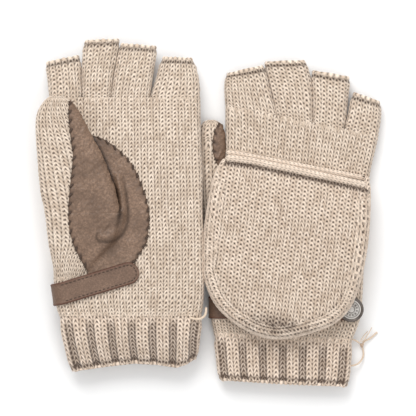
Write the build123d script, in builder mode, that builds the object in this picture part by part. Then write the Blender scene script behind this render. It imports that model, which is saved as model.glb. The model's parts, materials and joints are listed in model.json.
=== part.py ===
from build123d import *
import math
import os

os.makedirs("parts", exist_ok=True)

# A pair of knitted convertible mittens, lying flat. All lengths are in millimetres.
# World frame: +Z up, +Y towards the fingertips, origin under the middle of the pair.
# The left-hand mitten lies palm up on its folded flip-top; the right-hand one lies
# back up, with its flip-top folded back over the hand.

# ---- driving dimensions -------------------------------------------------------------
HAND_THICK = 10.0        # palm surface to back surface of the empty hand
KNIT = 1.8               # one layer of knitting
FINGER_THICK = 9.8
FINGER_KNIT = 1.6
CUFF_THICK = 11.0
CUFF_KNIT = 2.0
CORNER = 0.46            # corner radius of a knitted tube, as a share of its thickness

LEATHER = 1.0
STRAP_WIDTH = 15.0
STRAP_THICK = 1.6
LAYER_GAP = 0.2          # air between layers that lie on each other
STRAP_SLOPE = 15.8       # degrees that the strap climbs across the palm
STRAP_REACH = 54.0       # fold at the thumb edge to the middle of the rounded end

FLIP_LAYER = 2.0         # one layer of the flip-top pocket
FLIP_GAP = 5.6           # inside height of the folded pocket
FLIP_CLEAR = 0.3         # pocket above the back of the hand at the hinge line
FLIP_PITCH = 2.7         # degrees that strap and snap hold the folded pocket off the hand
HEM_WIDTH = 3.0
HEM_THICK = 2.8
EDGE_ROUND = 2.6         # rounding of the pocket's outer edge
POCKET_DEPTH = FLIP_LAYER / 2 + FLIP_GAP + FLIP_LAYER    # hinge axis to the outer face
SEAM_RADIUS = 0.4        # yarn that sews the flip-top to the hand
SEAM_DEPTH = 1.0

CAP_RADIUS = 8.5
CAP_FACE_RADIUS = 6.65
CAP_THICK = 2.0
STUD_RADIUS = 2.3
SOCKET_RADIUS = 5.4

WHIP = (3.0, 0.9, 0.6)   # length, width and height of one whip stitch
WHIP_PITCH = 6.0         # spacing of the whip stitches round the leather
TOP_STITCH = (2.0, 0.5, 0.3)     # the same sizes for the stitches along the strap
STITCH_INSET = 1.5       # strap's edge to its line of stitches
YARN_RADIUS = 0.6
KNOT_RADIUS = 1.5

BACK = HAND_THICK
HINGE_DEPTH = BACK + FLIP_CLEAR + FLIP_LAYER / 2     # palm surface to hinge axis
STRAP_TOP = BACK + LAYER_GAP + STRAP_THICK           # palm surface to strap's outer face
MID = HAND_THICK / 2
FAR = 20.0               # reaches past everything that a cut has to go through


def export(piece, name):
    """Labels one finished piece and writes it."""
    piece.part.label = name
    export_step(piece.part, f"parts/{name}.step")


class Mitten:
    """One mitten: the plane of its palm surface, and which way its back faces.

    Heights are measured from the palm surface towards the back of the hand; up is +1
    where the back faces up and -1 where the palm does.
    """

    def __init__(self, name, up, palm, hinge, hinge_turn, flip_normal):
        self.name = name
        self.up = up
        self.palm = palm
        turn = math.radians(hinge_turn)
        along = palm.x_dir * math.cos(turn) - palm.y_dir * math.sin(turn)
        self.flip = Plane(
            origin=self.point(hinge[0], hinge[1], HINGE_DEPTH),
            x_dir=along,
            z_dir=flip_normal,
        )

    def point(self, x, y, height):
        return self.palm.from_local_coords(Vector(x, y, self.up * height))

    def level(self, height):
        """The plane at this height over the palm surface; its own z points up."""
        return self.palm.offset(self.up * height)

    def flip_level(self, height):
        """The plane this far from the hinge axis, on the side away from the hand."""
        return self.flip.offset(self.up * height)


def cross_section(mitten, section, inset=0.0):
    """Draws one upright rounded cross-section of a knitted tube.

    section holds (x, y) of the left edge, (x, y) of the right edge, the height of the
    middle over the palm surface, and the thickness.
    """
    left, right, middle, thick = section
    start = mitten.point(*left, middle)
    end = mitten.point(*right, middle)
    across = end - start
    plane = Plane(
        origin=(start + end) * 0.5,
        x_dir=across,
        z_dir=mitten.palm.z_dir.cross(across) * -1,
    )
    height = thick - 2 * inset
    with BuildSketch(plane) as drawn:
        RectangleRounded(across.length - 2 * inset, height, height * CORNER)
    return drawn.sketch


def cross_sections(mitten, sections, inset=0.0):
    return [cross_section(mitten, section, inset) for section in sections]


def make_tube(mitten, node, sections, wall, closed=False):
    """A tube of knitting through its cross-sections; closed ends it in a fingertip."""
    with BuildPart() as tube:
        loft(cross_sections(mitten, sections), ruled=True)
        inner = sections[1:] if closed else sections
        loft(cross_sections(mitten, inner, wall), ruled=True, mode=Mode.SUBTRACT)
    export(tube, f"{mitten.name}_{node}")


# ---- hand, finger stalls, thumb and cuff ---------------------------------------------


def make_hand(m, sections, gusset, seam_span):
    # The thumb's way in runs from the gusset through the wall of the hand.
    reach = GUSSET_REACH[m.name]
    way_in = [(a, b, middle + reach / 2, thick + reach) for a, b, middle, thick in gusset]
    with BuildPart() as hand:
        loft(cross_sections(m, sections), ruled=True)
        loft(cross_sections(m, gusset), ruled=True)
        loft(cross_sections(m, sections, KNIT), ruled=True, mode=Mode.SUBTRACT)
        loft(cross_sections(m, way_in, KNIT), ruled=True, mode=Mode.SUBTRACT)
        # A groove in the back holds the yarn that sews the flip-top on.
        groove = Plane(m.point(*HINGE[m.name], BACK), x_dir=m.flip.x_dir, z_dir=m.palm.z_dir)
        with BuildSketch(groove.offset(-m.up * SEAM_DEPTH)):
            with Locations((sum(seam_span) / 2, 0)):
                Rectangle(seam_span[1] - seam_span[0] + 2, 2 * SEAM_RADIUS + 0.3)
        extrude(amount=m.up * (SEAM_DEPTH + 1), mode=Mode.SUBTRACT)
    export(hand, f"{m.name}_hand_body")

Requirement
Reproduce the listing above word for word.

Solution to this task
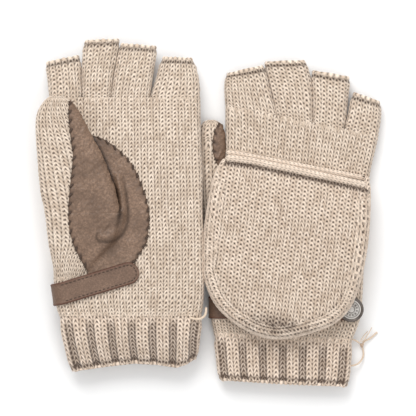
Write the build123d script, in builder mode, that builds the object in this picture part by part. Then write the Blender scene script behind this render. It imports that model, which is saved as model.glb. The model's parts, materials and joints are listed in model.json.
=== part.py ===
from build123d import *
import math
import os

os.makedirs("parts", exist_ok=True)

# A pair of knitted convertible mittens, lying flat. All lengths are in millimetres.
# World frame: +Z up, +Y towards the fingertips, origin under the middle of the pair.
# The left-hand mitten lies palm up on its folded flip-top; the right-hand one lies
# back up, with its flip-top folded back over the hand.

# ---- driving dimensions -------------------------------------------------------------
HAND_THICK = 10.0        # palm surface to back surface of the empty hand
KNIT = 1.8               # one layer of knitting
FINGER_THICK = 9.8
FINGER_KNIT = 1.6
CUFF_THICK = 11.0
CUFF_KNIT = 2.0
CORNER = 0.46            # corner radius of a knitted tube, as a share of its thickness

LEATHER = 1.0
STRAP_WIDTH = 15.0
STRAP_THICK = 1.6
LAYER_GAP = 0.2          # air between layers that lie on each other
STRAP_SLOPE = 15.8       # degrees that the strap climbs across the palm
STRAP_REACH = 54.0       # fold at the thumb edge to the middle of the rounded end

FLIP_LAYER = 2.0         # one layer of the flip-top pocket
FLIP_GAP = 5.6           # inside height of the folded pocket
FLIP_CLEAR = 0.3         # pocket above the back of the hand at the hinge line
FLIP_PITCH = 2.7         # degrees that strap and snap hold the folded pocket off the hand
HEM_WIDTH = 3.0
HEM_THICK = 2.8
EDGE_ROUND = 2.6         # rounding of the pocket's outer edge
POCKET_DEPTH = FLIP_LAYER / 2 + FLIP_GAP + FLIP_LAYER    # hinge axis to the outer face
SEAM_RADIUS = 0.4        # yarn that sews the flip-top to the hand
SEAM_DEPTH = 1.0

CAP_RADIUS = 8.5
CAP_FACE_RADIUS = 6.65
CAP_THICK = 2.0
STUD_RADIUS = 2.3
SOCKET_RADIUS = 5.4

WHIP = (3.0, 0.9, 0.6)   # length, width and height of one whip stitch
WHIP_PITCH = 6.0         # spacing of the whip stitches round the leather
TOP_STITCH = (2.0, 0.5, 0.3)     # the same sizes for the stitches along the strap
STITCH_INSET = 1.5       # strap's edge to its line of stitches
YARN_RADIUS = 0.6
KNOT_RADIUS = 1.5

BACK = HAND_THICK
HINGE_DEPTH = BACK + FLIP_CLEAR + FLIP_LAYER / 2     # palm surface to hinge axis
STRAP_TOP = BACK + LAYER_GAP + STRAP_THICK           # palm surface to strap's outer face
MID = HAND_THICK / 2
FAR = 20.0               # reaches past everything that a cut has to go through


def export(piece, name):
    """Labels one finished piece and writes it."""
    piece.part.label = name
    export_step(piece.part, f"parts/{name}.step")


class Mitten:
    """One mitten: the plane of its palm surface, and which way its back faces.

    Heights are measured from the palm surface towards the back of the hand; up is +1
    where the back faces up and -1 where the palm does.
    """

    def __init__(self, name, up, palm, hinge, hinge_turn, flip_normal):
        self.name = name
        self.up = up
        self.palm = palm
        turn = math.radians(hinge_turn)
        along = palm.x_dir * math.cos(turn) - palm.y_dir * math.sin(turn)
        self.flip = Plane(
            origin=self.point(hinge[0], hinge[1], HINGE_DEPTH),
            x_dir=along,
            z_dir=flip_normal,
        )

    def point(self, x, y, height):
        return self.palm.from_local_coords(Vector(x, y, self.up * height))

    def level(self, height):
        """The plane at this height over the palm surface; its own z points up."""
        return self.palm.offset(self.up * height)

    def flip_level(self, height):
        """The plane this far from the hinge axis, on the side away from the hand."""
        return self.flip.offset(self.up * height)


def cross_section(mitten, section, inset=0.0):
    """Draws one upright rounded cross-section of a knitted tube.

    section holds (x, y) of the left edge, (x, y) of the right edge, the height of the
    middle over the palm surface, and the thickness.
    """
    left, right, middle, thick = section
    start = mitten.point(*left, middle)
    end = mitten.point(*right, middle)
    across = end - start
    plane = Plane(
        origin=(start + end) * 0.5,
        x_dir=across,
        z_dir=mitten.palm.z_dir.cross(across) * -1,
    )
    height = thick - 2 * inset
    with BuildSketch(plane) as drawn:
        RectangleRounded(across.length - 2 * inset, height, height * CORNER)
    return drawn.sketch


def cross_sections(mitten, sections, inset=0.0):
    return [cross_section(mitten, section, inset) for section in sections]


def make_tube(mitten, node, sections, wall, closed=False):
    """A tube of knitting through its cross-sections; closed ends it in a fingertip."""
    with BuildPart() as tube:
        loft(cross_sections(mitten, sections), ruled=True)
        inner = sections[1:] if closed else sections
        loft(cross_sections(mitten, inner, wall), ruled=True, mode=Mode.SUBTRACT)
    export(tube, f"{mitten.name}_{node}")


# ---- hand, finger stalls, thumb and cuff ---------------------------------------------


def make_hand(m, sections, gusset, seam_span):
    # The thumb's way in runs from the gusset through the wall of the hand.
    reach = GUSSET_REACH[m.name]
    way_in = [(a, b, middle + reach / 2, thick + reach) for a, b, middle, thick in gusset]
    with BuildPart() as hand:
        loft(cross_sections(m, sections), ruled=True)
        loft(cross_sections(m, gusset), ruled=True)
        loft(cross_sections(m, sections, KNIT), ruled=True, mode=Mode.SUBTRACT)
        loft(cross_sections(m, way_in, KNIT), ruled=True, mode=Mode.SUBTRACT)
        # A groove in the back holds the yarn that sews the flip-top on.
        groove = Plane(m.point(*HINGE[m.name], BACK), x_dir=m.flip.x_dir, z_dir=m.palm.z_dir)
        with BuildSketch(groove.offset(-m.up * SEAM_DEPTH)):
            with Locations((sum(seam_span) / 2, 0)):
                Rectangle(seam_span[1] - seam_span[0] + 2, 2 * SEAM_RADIUS + 0.3)
        extrude(amount=m.up * (SEAM_DEPTH + 1), mode=Mode.SUBTRACT)
    export(hand, f"{m.name}_hand_body")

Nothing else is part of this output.